"We don't have a word for you," states my driver, as we inch forward in Nairobi traffic towards the notorious Eastlands.
"Your kind was not here before, so there was no need. But now, there are thousands of Chinese in Kenya. And so, we have invented muchina or muchingu from the Kiswahili word, muzungu."
Sheng, the street language threaded together from colonialist histories: British, Swahili and tribal tongues, now claims a new ethno-descriptor for its lexicon. The two monikers roll around in my mind, leaving traces of splitting figures.
Since 2006, when the residing Kenyan government signed an economic cooperative agreement with China and partnering Asia-Pacific countries, there has been a concurrent influx of 'yellow faces'.
The relatively new entrants are professionals and labourers contracted to bolster the two nations' budding alignment on various aspects of development. Most visible is the construction of infrastructure, such as buildings, energy sources and roads -- Thika Road being the model to replicate.
Indeed, en route to my meeting, we pass several worksites with Chinese and Kenyans in waist-high trenches and hunched over heaps of dirt stained a deep rust. Each person pantomiming a hand language codified by nonspeakers.
My driver points out the nearby temporary Chinese work camps that are home to the transplants for the duration of their time here. And I'm reminded of the multiple informal urban settlements imbedded in Nairobi's landscape. All sprung from similar circumstances and ended up claiming more than the government intended.
Cooperation may be the rhetoric of politicians, but one wonders how such handshakes and photo-op deals play out once they hit the ground.
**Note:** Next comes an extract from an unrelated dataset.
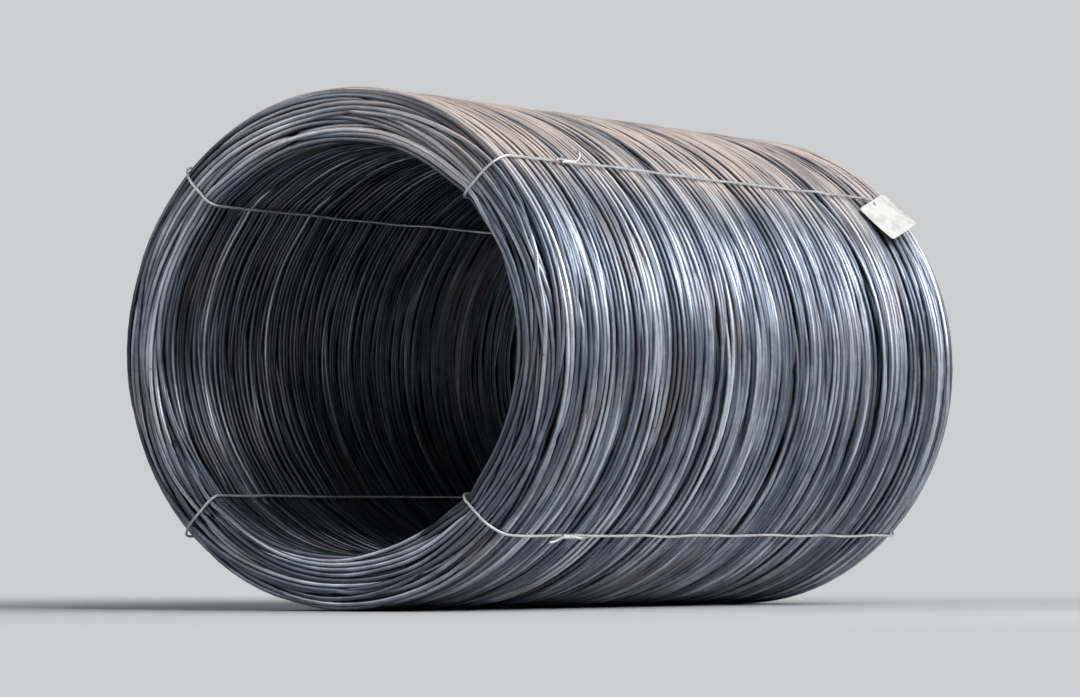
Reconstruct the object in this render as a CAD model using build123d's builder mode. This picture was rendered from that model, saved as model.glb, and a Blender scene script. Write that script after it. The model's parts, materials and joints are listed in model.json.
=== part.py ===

It is said that Chinese workers look towards Africa with trepidation. A relocation is met with disquieted reluctance. Understandably so, since many have not experienced the world beyond their own hometown radius. Perhaps this is why the workers are purportedly to self-segregate, not venturing out of designated work zones and living quarters. This has fueled speculation from Kenyans that the workers are Chinese prisoners, forced to labour overseas for their freedom.
When pressed to voice an opinion about the Chinese presence, my driver expresses an exuberance liken to newly arrived partygoers.
"Before, the roads were terrible. Kenyan construction companies would take money and do nothing. Or, they would lay one thin layer of cement on top of the ground. So three months later, after rainy season, you get this..." He fans his arm incredulously across the dashboard at the cavernous potholes that open wide like jagged mouths waiting to swallow metal and rubber.
"The Chinese are building Kenya. So we welcome them."
To date the agreement has been symbiotic. However will there come a time when China is perceived as overreaching or 'stealing jobs'? Will there come a time when Kenyans start referring to Chinese as 'rough people' as they do of Koreans who settled here previously, dominating club and restaurant ownership?
The addition of a new Swahili word seems a prescient indicator in the grand scheme of globalized nation building, with the tagline 'to be continued'.